L’introduction contextualisante de 68 pages repose sur la même solide armature que celles des éditions des années antérieures. Elle permet d’appréhender les diverses facettes de l’année 1767, durant laquelle le périodique est diffusé à une petite dizaine d’abonnés princiers. Excluons-en Frédéric II qui a résilié son abonnement en mai 1766 et comptons-y toujours Caroline-Henriette de Deux-Ponts, future landgrave de Hesse-Darmstadt, correspondante régulière de Grimm, « abonnée de la première heure » (Introduction, p. lxi) dont la bibliothèque reflète la forte influence des recensions effectuées par Grimm. C’est en effet grâce à lui que les têtes couronnées européennes s’informent : ainsi de la publication de L’Ingénu, annoncée dans la livraison du 1er août 1767, que Louise-Ulrique reine de Suède apprend par le biais du périodique (Introduction, p. lxix). Si trois de ces manuscrits nous sont parvenus, dont celui de Catherine II, c’est celui de la duchesse de Saxe-Gotha qui sert de base à l’édition selon le choix effectué pour l’ensemble de la Correspondance.

Le premier temps de l’introduction envisage l’activité et la situation de Grimm pendant l’année 1767. Un deuxième temps déploie certains des faits qui importent pour comprendre le contenu du périodique, notamment ses mentions des publications et spectacles ou ses notices nécrologiques comme celle du comédien Quinault Dufresne (15 février 1767). À ce titre, les introductions aux volumes de la Correspondance littéraire peuvent servir à tout chercheur et passionné qui s’intéresse, au-delà du périodique en lui-même, à l’actualité culturelle et matérielle de la seconde moitié du XVIIIe siècle.

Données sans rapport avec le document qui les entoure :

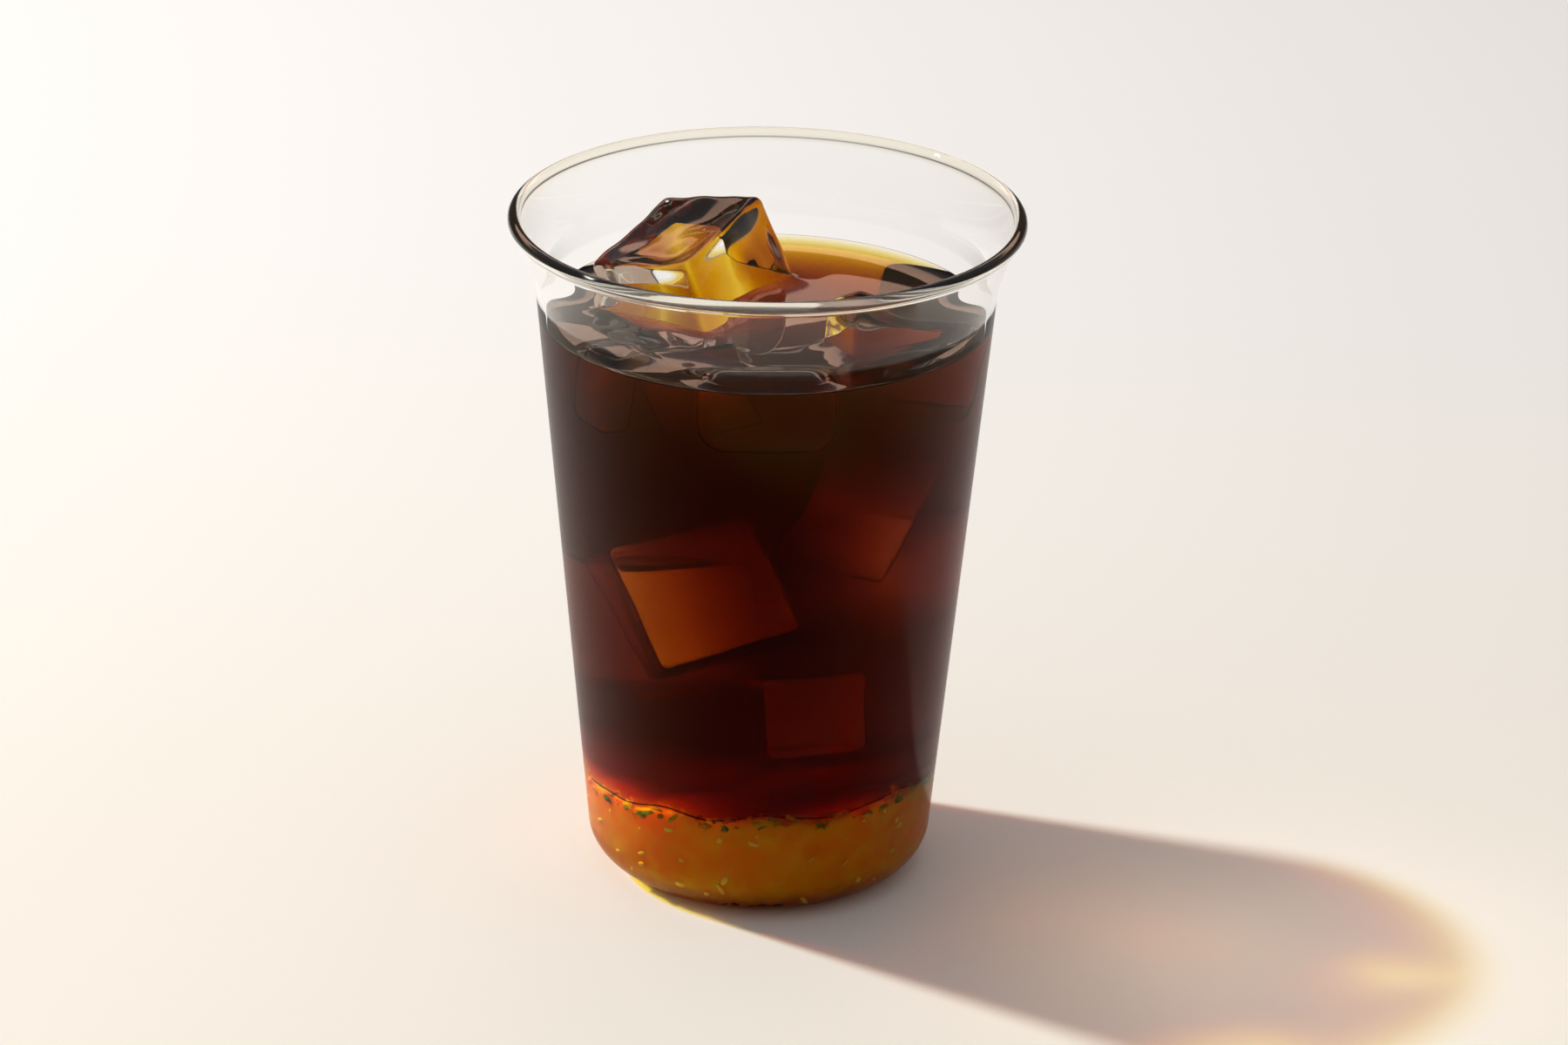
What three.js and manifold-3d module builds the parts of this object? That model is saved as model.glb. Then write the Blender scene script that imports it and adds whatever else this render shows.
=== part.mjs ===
// Iced coffee on a layer of citrus fruit, in the thin flared glass tumbler that holds it.
// Millimetres, +Z up, origin at the middle of the underside of the glass.

import * as THREE from 'three';
import { mergeVertices } from 'three/addons/utils/BufferGeometryUtils.js';
import Module from 'manifold-3d';

const wasm = await Module();
wasm.setup();

// Glass tumbler
const RIM_RADIUS = 42.5;
const HEIGHT = 115.8;
const NECK_RADIUS = 37.84;
const NECK_HEIGHT = 101.8;
const BASE_RADIUS = 29.0;
const FOOT_WIDTH = 9.0;
const FOOT_HEIGHT = 7.3;
const WALL = 1.3;
const FLOOR = 2.0;
const BEAD_RADIUS = 1.1;
const BEAD_OUTER_JOIN = -55;
const BEAD_INNER_JOIN = 190;
const FLARE_START = 4.5;
const FLARE_END = 5.0;
const FLARE_LEAN = 30;

// Drink
const CLEARANCE = 0.3;
const COFFEE_LEVEL = 97.5;
const MENISCUS_RISE = 0.9;
const MENISCUS_REACH = 1.3;
const FRUIT_LEVEL = 18.0;
const FRUIT_BANK = 1.6;
const FRUIT_HUMP = 1.0;
const BED_GAP = 0.5;

// Facets
const TURN_STEPS = 48;
const FOOT_STEPS = 5;
const FLARE_STEPS = 6;
const BEAD_STEPS = 8;
const BED_RINGS = 5;
const MENISCUS_STEPS = [0, 0.8, 2.0, 4.2];

const radians = THREE.MathUtils.degToRad;
const point = (across, up) => new THREE.Vector2(across, up);

// Ice blocks that break the surface: centre, edge lengths, turns about X, Y and Z in degrees,
// edge rounding, and how far each face has melted hollow as a share of the block's half size.
const ICE_BLOCKS = {
  ice_back_left: {
    centre: [-11.3, 13.9, 97.3], size: [22.8, 22.0, 22.5], turns: [-14.8, -15.6, 55.6],
    rounding: 1.7, hollow: 0.12, steps: 9,
  },
  ice_right: {
    centre: [20.9, -7.2, 94.4], size: [22.3, 11.8, 15.0], turns: [-28.3, 19.6, 22.6],
    rounding: 1.6, hollow: 0.05, steps: 7,
  },
  ice_front_left: {
    centre: [-9.2, -15.3, 91.9], size: [14.4, 8.4, 12.4], turns: [31.8, -21.1, 0],
    rounding: 1.2, hollow: 0.05, steps: 6,
  },
  ice_left: {
    centre: [-24.0, -17.6, 92.0], size: [8.6, 9.0, 13.0], turns: [6, 5, 38],
    rounding: 2.4, hollow: 0.02, steps: 6,
  },
  ice_front: {
    centre: [0.3, -28.4, 92.8], size: [21.5, 10.2, 13.0], turns: [8, 0, 2],
    rounding: 4.6, hollow: 0, steps: 6,
  },
};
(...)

Elle affleure dans ses aspects les plus fidèles à ce qui importait aux contemporains de Grimm et Diderot, à ce qu’ils lisaient ou à ce dont ils parlaient dans leurs cercles. Ainsi d’un fils de bûcheron, prodige en calcul mental, mentionné dans le numéro du 1er mars, ou encore des fêtes données à Chantilly par le prince de Condé durant trois semaines à l’été 1767 et qui, comme le relate Grimm, « ont fait pendant quelques temps l’entretien de tout Paris » (1er octobre 1767, p. 453). La troisième partie de l’introduction met en relation la Correspondance littéraire et la presse de son temps, qu’elle soit ou non mentionnée dans les livraisons. L’un des intérêts du périodique repose dans le fait qu’il s’agit d’un des seuls, avec les Mémoires secrets, à évoquer les ouvrages qui paraissent alors sans privilège ou permission tacite. Une quatrième partie se concentre sur la diffusion (abonnés, collaborateurs, copistes, périodicité) tandis qu’une cinquième établit les principes régissant l’édition.

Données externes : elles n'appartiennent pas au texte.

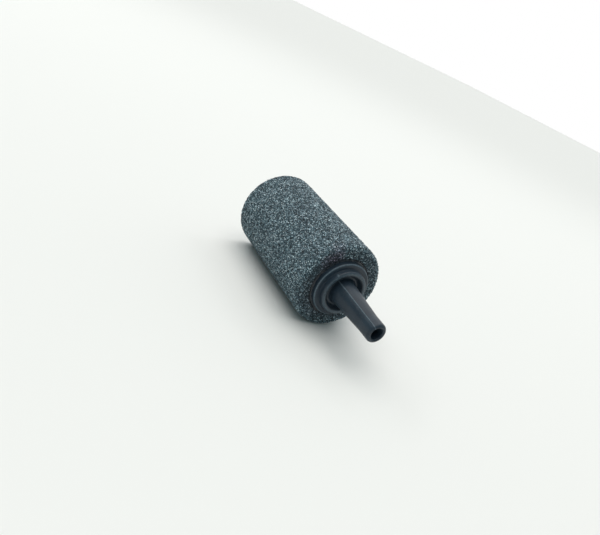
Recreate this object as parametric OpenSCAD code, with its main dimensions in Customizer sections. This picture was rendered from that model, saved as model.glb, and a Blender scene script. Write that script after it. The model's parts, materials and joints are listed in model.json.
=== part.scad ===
// Air stone lying on its side: a porous bonded-mineral cylinder with a moulded hose nozzle glued into its open end.
// The axis of the stone runs along +X, towards the nozzle. The stone rests on z = 0, and the origin is under its middle.

/* [Stone] */
// Length of the porous cylinder
stone_length = 30; // [22:0.5:60]
// Diameter of the porous cylinder
stone_diameter = 18.2; // [15:0.1:40]
// Rounding of the cylinder's two outer edges
stone_edge_round = 0.8; // [0.2:0.1:1.4]
// Diameter of the moulded air bore that feeds the pores
air_bore_diameter = 6.6; // [5.4:0.1:9]
// Thickness of solid stone left at the closed end
closed_end_wall = 5; // [2:0.5:12]

/* [Nozzle fitting] */
// Diameter of the flange that closes the open end
flange_diameter = 11.6; // [9.8:0.1:14.4]
// Depth that the flange is let into the stone
flange_inset = 1.6; // [0.8:0.1:4]
// Height of the flange's face above the stone's end
flange_stand = 1; // [0.3:0.1:3]
// Rounding of the flange's outer rim
flange_rim_round = 0.35; // [0.1:0.05:0.6]
// Width of the flat ledge between the rim and the raised collar
ledge_width = 1.1; // [0.7:0.1:1.6]
// Height of the collar above the flange's face
collar_height = 1.1; // [0.5:0.1:4]
// Wall thickness of the collar, whose crest is fully rounded
collar_wall = 0.8; // [0.4:0.1:1.2]
// Depth of the cup around the nozzle's root, below the collar's crest
cup_depth = 1.1; // [0.8:0.1:2.4]
// Share of the cup's width taken up by its sloping wall
cup_slope_share = 0.6; // [0.1:0.05:0.9]
// Fillet where the nozzle rises from the cup's floor
root_fillet = 0.3; // [0.1:0.05:0.45]
// Distance from the stone's end to the nozzle's tip
nozzle_reach = 14; // [10:0.5:30]
// Diameter of the nozzle at its root
nozzle_root_diameter = 5.2; // [4.4:0.1:6.4]
// Diameter of the straight land that the hose grips
nozzle_tip_diameter = 4; // [3.2:0.1:5]
// Length of the straight land behind the rounded tip
nozzle_land_length = 2.5; // [1:0.1:5]
// Rounding of the nozzle's tip
tip_round = 0.6; // [0.1:0.05:0.65]
// Diameter of the air passage through the whole fitting
passage_diameter = 2.4; // [1.2:0.1:2.9]
// Length of the spigot below the flange
spigot_length = 7; // [3:0.5:12]
// Lead-in chamfer at the spigot's inner end
spigot_chamfer = 0.4; // [0.1:0.05:0.8]

/* [Adhesive] */
// Gap between the fitting and the stone, filled with adhesive
glue_gap = 0.3; // [0.1:0.05:0.6]
// Depth of the dry groove left around the flange, above the adhesive
glue_recess = 0.5; // [0.2:0.05:1]
// Length of the adhesive sleeve around the spigot
glue_sleeve_length = 4; // [1:0.5:6]

/* [Hidden] */
$fn = 96;
// Straight pieces in each rounded edge of an outline
ARC_STEPS = 6;
// Extra length that a cutter runs past the faces it opens
CUT = 1;

stone_radius = stone_diameter / 2;
bore_radius = air_bore_diameter / 2;
flange_radius = flange_diameter / 2;
spigot_radius = bore_radius - glue_gap;
seat_radius = flange_radius + glue_gap;
seat_depth = flange_inset + glue_gap;
spigot_end = -flange_inset - spigot_length;
collar_radius = flange_radius - ledge_width;
crest_round = collar_wall / 2;
cup_radius = collar_radius - collar_wall;
crest_height = flange_stand + collar_height;
cup_floor = crest_height - cup_depth;
root_radius = nozzle_root_diameter / 2;
cup_floor_radius = cup_radius - cup_slope_share * (cup_radius - root_radius - root_fillet);
tip_radius = nozzle_tip_diameter / 2;
land_end = nozzle_reach - tip_round;
land_start = land_end - nozzle_land_length;
overall_length = stone_length + nozzle_reach;
// Place of the stone's open end along X, with the whole object centred on the origin
stone_face = overall_length / 2 - nozzle_reach;

// Points of an arc about [radius, height], turning evenly from one angle to another
function arc(centre, r, from, to) =
    [for (i = [0:ARC_STEPS]) centre + r * [cos(from + (to - from) * i / ARC_STEPS),
                                           sin(from + (to - from) * i / ARC_STEPS)]];

// Places a shape that was turned about +Z, with the stone's open end at height 0, along the object's own axis
module along_axis() {
    translate([stone_face, 0, stone_radius])
        rotate([0, 90, 0])
            children();
}

// Outline of the solid stone before its bore and seat are opened, as [radius, height]
function stone_outline() = concat(
    [[0, -stone_length]],
    arc([stone_radius - stone_edge_round, -stone_length + stone_edge_round], stone_edge_round, -90, 0),
    arc([stone_radius - stone_edge_round, -stone_edge_round], stone_edge_round, 0, 90),
    [[0, 0]]
);

// Porous cylinder: a blind air bore along the axis, and a wider seat for the flange at the open end
module stone_body() {
    color([0.34, 0.39, 0.43])
    along_axis()
        difference() {
            rotate_extrude()
                polygon(stone_outline());
            translate([0, 0, closed_end_wall - stone_length])
                cylinder(r = bore_radius, h = stone_length - closed_end_wall + CUT);
            translate([0, 0, -seat_depth])
                cylinder(r = seat_radius, h = seat_depth + CUT);
        }
}

// Outline of the fitting, from the spigot's inner end out to the nozzle's tip, as [radius, height]
function fitting_outline() = concat(
    [[0, spigot_end],
     [spigot_radius - spigot_chamfer, spigot_end],
     [spigot_radius, spigot_end + spigot_chamfer],
     [spigot_radius, -flange_inset],
     [flange_radius, -flange_inset]],
    arc([flange_radius - flange_rim_round, flange_stand - flange_rim_round], flange_rim_round, 0, 90),
    [[collar_radius, flange_stand]],
    arc([collar_radius - crest_round, crest_height - crest_round], crest_round, 0, 180),
    [[cup_floor_radius, cup_floor]],
    arc([root_radius + root_fillet, cup_floor + root_fillet], root_fillet, 270, 180),
    [[tip_radius, land_start]],
    arc([tip_radius - tip_round, land_end], tip_round, 0, 90),
    [[0, nozzle_reach]]
);

// Moulded fitting: spigot, flange, raised collar with a cup inside it, and the tapered hose nozzle
module nozzle_fitting() {
    color([0.13, 0.14, 0.17])
    along_axis()
        difference() {
            rotate_extrude()
                polygon(fitting_outline());
            translate([0, 0, spigot_end - CUT])
                cylinder(r = passage_diameter / 2, h = nozzle_reach - spigot_end + 2 * CUT);
        }
}

// Outline of the adhesive: a sleeve on the spigot, a layer under the flange and a ring around its edge
function glue_outline() = [
    [spigot_radius, -seat_depth - glue_sleeve_length],
    [bore_radius, -seat_depth - glue_sleeve_length],
    [bore_radius, -seat_depth],
    [seat_radius, -seat_depth],
    [seat_radius, -glue_recess],
    [flange_radius, -glue_recess],
    [flange_radius, -flange_inset],
    [spigot_radius, -flange_inset]
];

// Adhesive that bonds the fitting into the stone and makes the joint airtight
module adhesive_seal() {
    color([0.33, 0.29, 0.32])
    along_axis()
        rotate_extrude()
            polygon(glue_outline());
}

stone_body();
nozzle_fitting();
adhesive_seal();
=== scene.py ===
import json
import math

import bpy
import numpy as np
from mathutils import Matrix, Vector, noise


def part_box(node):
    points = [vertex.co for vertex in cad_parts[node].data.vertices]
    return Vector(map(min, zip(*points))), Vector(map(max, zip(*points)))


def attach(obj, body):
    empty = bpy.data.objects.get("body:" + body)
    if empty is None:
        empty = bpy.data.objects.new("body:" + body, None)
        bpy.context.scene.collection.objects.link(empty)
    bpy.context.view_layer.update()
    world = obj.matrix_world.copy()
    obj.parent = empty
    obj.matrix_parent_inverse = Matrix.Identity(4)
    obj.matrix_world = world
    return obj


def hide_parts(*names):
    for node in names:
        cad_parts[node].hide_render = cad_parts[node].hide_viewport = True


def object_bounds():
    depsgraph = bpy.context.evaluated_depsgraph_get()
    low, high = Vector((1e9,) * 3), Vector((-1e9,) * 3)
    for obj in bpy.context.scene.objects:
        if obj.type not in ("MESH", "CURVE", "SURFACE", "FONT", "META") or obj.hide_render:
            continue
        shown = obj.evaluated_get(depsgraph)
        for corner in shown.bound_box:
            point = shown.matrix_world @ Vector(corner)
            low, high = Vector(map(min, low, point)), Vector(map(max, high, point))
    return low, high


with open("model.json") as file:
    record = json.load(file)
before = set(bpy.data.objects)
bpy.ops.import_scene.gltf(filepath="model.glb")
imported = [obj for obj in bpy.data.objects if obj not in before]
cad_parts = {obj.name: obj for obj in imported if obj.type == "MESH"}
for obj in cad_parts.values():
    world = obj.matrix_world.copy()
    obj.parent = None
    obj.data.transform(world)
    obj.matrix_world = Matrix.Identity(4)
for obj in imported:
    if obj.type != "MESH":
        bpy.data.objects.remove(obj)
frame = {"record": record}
cad_low, cad_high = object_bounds()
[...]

Le scandale suscité par la publication de Bélisaire de Marmontel et sa censure par la Sorbonne occupe bien des numéros, qui offrent sur les remous de l’affaire des informations d’autant plus précieuses que celle-ci n’est guère évoquée par le reste de la presse française à l’exception des Mémoires secrets. En outre, le lecteur trouvera, comme dans les volumes précédents, des éléments à mettre au compte de la querelle Voltaire/Rousseau dans ses dimensions les plus médiatiques. Alors que l’ire de Voltaire contre Jean-Jacques est à son comble, Grimm publie des lettres du Patriarche à Damilaville dans lesquelles le nom du Genevois revient comme une antienne. Voltaire attaque nominalement Rousseau dans le Chant III de La Guerre de Genève et se défausse hautement, à plusieurs reprises, de la paternité de sa Lettre au docteur Jean Jacques Pansophe. Grimm quant à lui retouche un certain nombre de formules de Voltaire qu’il trouve sans doute trop acrimonieuses, et tient par ailleurs le public informé du retour de Jean-Jacques en France après son différend avec Hume, comme il le ferait d’une célébrité nationale. La lecture de la Correspondance littéraire permet de tirer de nombreux fils pour qui s’intéresse aux phénomènes de célébrité littéraire.

L’édition, selon une approche extrêmement érudite mais jamais oiseuse, ouvre sur l’ensemble du champ littéraire du XVIIIe siècle. Les notes sont aussi passionnantes à lire que le texte même et permettent d’appréhender ce périodique qui transcende les affiliations génériques.


[1] Il livre parfois des souvenirs personnels, comme certaines rencontres avec Fontenelle. Il s’agit alors de critiquer la fatuité des gens de lettres. On apprend ainsi que « Marivaux avait une gouvernante qui allait dans le monde, et qui lui disait toute la journée qu’il était le premier homme de la nation[1] » (n° 16, 15 août 1767, p. 383-384).

[2] Voir par exemple le n° 10 daté du 15 mai, p. 245 (l’homme de génie se perd à trop fréquenter le monde). Pour un exemple du sens qu’a Grimm de la concision critique, voir le n° 4 daté du 15 février, à propos du Discours sur la philosophie de la nation, p. 115.